I think, though, the issue of pay 'disparity' is a separate and independent issue from management style.  When the issue of pay disparity arises, never does the person say 'Oh, he's a nice CEO, so we won't apply the limiting salary ratios to him.'  It's implied that if someone makes a lot of money, multiple upon multiples of what an 'ordinary' person makes, that somehow that is wrong.  That the person making a high salary is somehow taking money away from other people instead of earning it based upon his skills and his high level of responsibility. 
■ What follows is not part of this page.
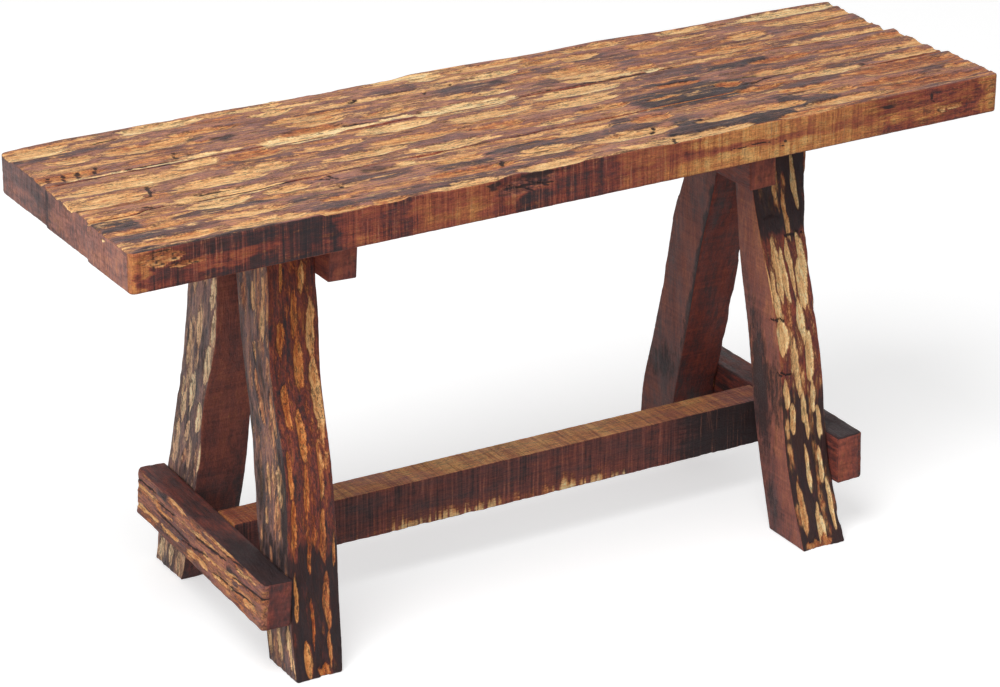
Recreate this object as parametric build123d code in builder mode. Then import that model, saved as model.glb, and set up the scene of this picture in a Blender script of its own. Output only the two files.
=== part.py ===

I concur with your point about some CEO/officers/managers being absolutely rotten in how they treat others.  I believe those sort use the 'power' methods that helped them climb the ladder - what worked then 'works' for them now.  Unfortunately there's no way to measure - and that's the key word, measure - what greater success they might have attained if they'd used a more positive management style.  If we were privy to any number of CEO employment contracts, I doubt any one of them would require being nice or civil as one of the requirements of the job or conditions for continued employment.  And any CEO who did would be a fool, as again, there's no numerical way to measure nice or civil - two concepts that lie entirely within one's mind varying to the whim of individual bias and feelings.

It's a style that attains instant or near-instant results at the sacrifice of getting the best effort out of each employee.  It turns workers into drones instead of thinkers, rule-readers instead of rule-benders.  As you correctly noted, it's not an enlightened way to manage.